Tag British cheeses

Foodie News

Y’know, Domino’s Pizza is getting a lot of mileage out of the news that they redesigned their pizzas because so many people said they suck (even though this Salon article this morning says that the new sauce is “sweet as candy”). But maybe they didn’t go far enough. A guy named Matt Brown, who has been devising all sorts of ideas as part of a project he calls “Food And The Future Of It”, came up with a method of assembling a pizza crust that he calls “self-slicing pizza”


Instead of a crust made out of a single sheet of dough, his crust is made out of a series of overlapping “shingles” that can be torn off into whatever size serving the eater prefers. It’s a brilliant idea and I think it would be a smart way for pizza places to market large pies for groups.

The Economist’s offshoot magazine “Intelligent Life” features this online article wherein the writer and some friends attempted to choose the “Best Cheese In The World”. Hopeless task, to be sure, but in the undertaking they came to the conclusion that the U.K. is in the midst of a “Golden Age” of cheese, with dozens of excellent hand-crafted cheeses now being made in Britain. The article is full of recommendations, only one or two of which are non-British. If, like me, you enjoy having a cheese sampling evening once in a while, it’s probably worth seeing if you can hunt down any of the recommendations from your local cheesemonger.
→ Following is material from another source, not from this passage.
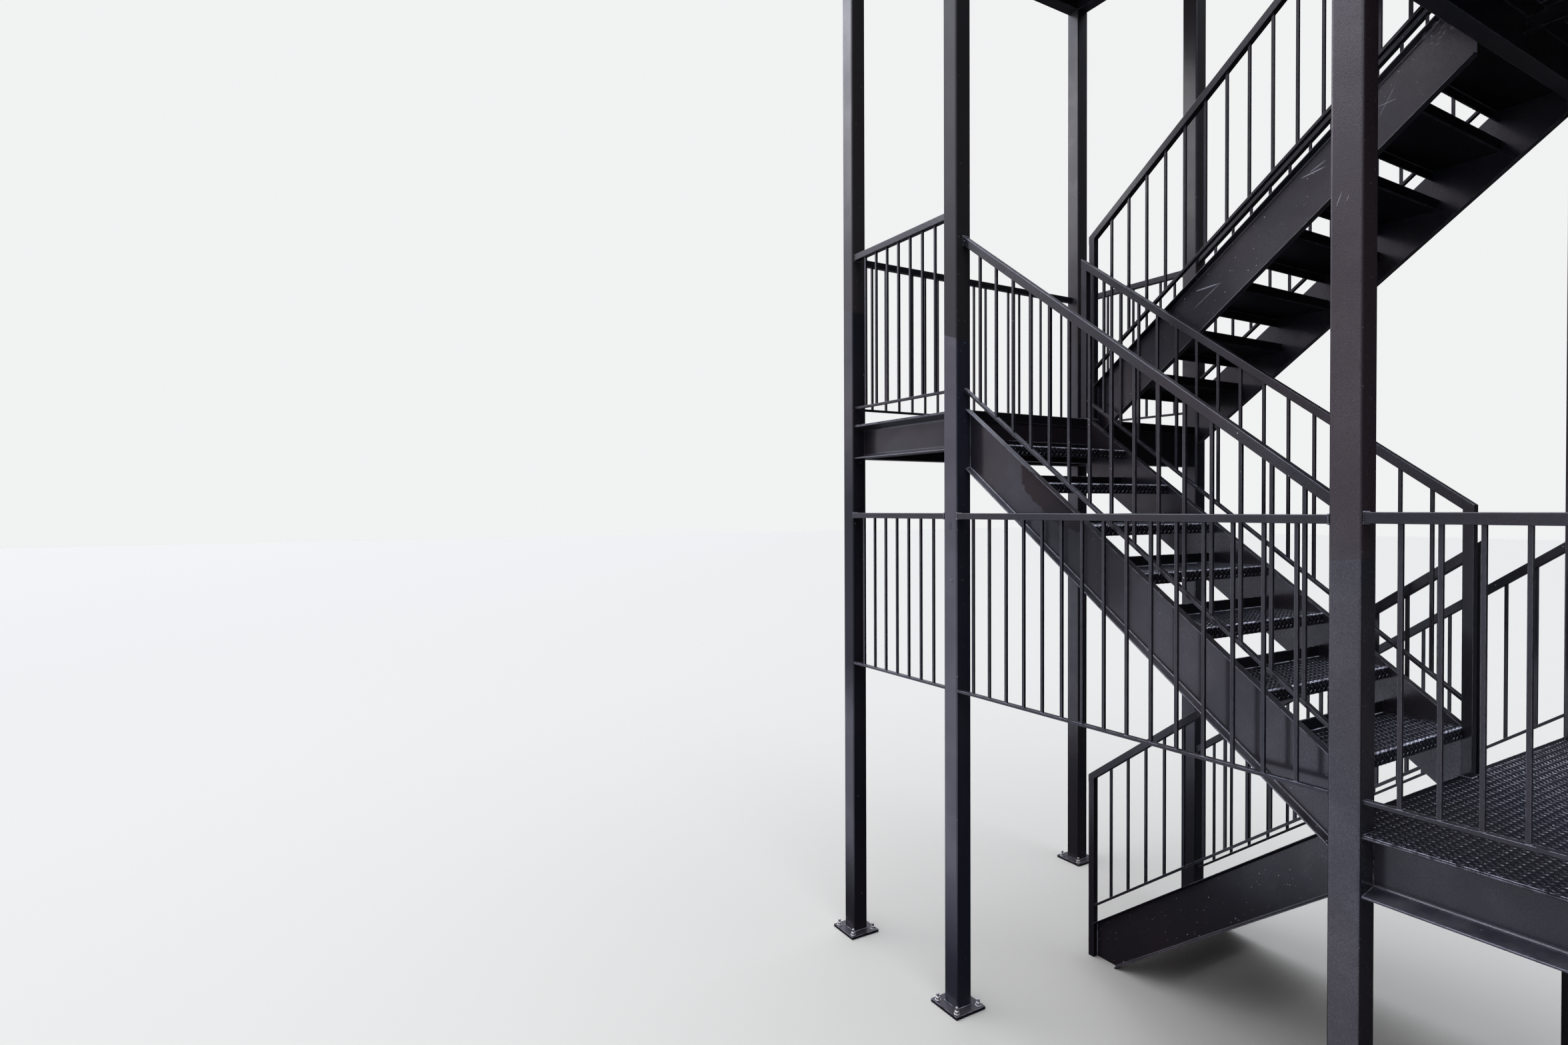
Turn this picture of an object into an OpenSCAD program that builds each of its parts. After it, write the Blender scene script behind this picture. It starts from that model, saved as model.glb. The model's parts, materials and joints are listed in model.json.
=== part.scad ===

Buncha geeks at MIT have put together this device that uses the concept behind 3D printing to make “printable food”. It’s sort of a prototypical version of the “food replicators” from Star Trek, which could seemingly create anything out of nothing just by the issuing of a command (“Tea, Earl Grey, hot!”). This Salon article from a couple of weeks ago is a little breathless about the idea of food printers replacing traditional food preparation, but it’s likely that it probably will find its way into the kitchens of “molecular gastronomy” maestros in one form or another. They already use food-grade printers to produce edible paper items at places like Alinea, so this would be the net logical step. Just don’t expect to be ordering your hot Earl Grey tea any time soon.